不正送金の被害にあわないようにするには、そもそもウイルス感染を防ぐことが先決だ。ウイルスの侵入経路は大きく2つある。1つは改ざんされたホームページなどウェブサイトの閲覧。もう1つはメールに添付されたウイルスファイルやメールに貼り付けられた偽URLをクリックすることで起きる。

これを食い止める最も確実な方法は、ネットバンキング専用のPCを作り、そのPCではサイト閲覧や、メールをしないようにすること。ただし、パソコンを複数台持たなければならないため、個人ではなかなか難しいだろう。

すぐに実行できるのは、OS、ブラウザ、ブラウザに付随して使うソフトウェアを常に最新にしておくことだ。システムのアップデートには、脆弱性、つまり外から攻撃しやすい穴を埋める目的がある。更新することで、サイトの閲覧でのウイルス感染の可能性が低くなる。また、見知らぬ相手からのメールに添付されたファイルやURLは、不用意に開かないようにしたい。

ウイルス対策ソフトの導入は鉄則中の鉄則だ。体験版や無料ダウンロードできるものではなく、大手セキュリティ会社の有料ソフトを購入すること。
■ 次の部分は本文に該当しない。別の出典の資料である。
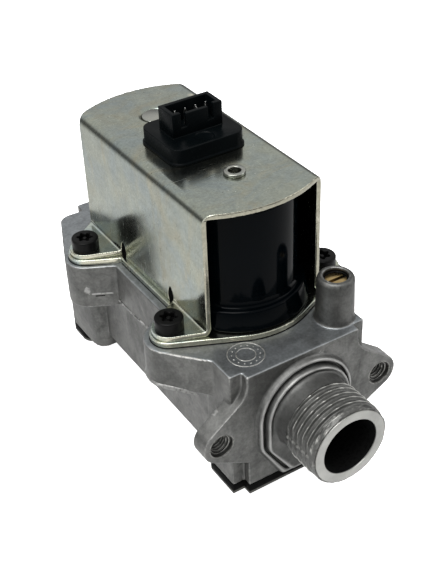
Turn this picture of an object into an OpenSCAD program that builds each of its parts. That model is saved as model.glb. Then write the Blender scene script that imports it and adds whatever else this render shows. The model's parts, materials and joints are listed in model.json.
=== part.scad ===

その際、自動更新機能やふるまい検知機能(※)があるか確認したい。新型ウイルスは1日に数万単位で生成されている。自動更新機能があれば、新たなウイルスに速やかに対応し、ふるまい検知があればパターンにないウイルスでもプログラムや動作の怪しさから検知できる。

※ふるまい検知機能…経験則をもとに、ウイルスであるかを予測する機能。ヒューリスティック検知機能ともいう。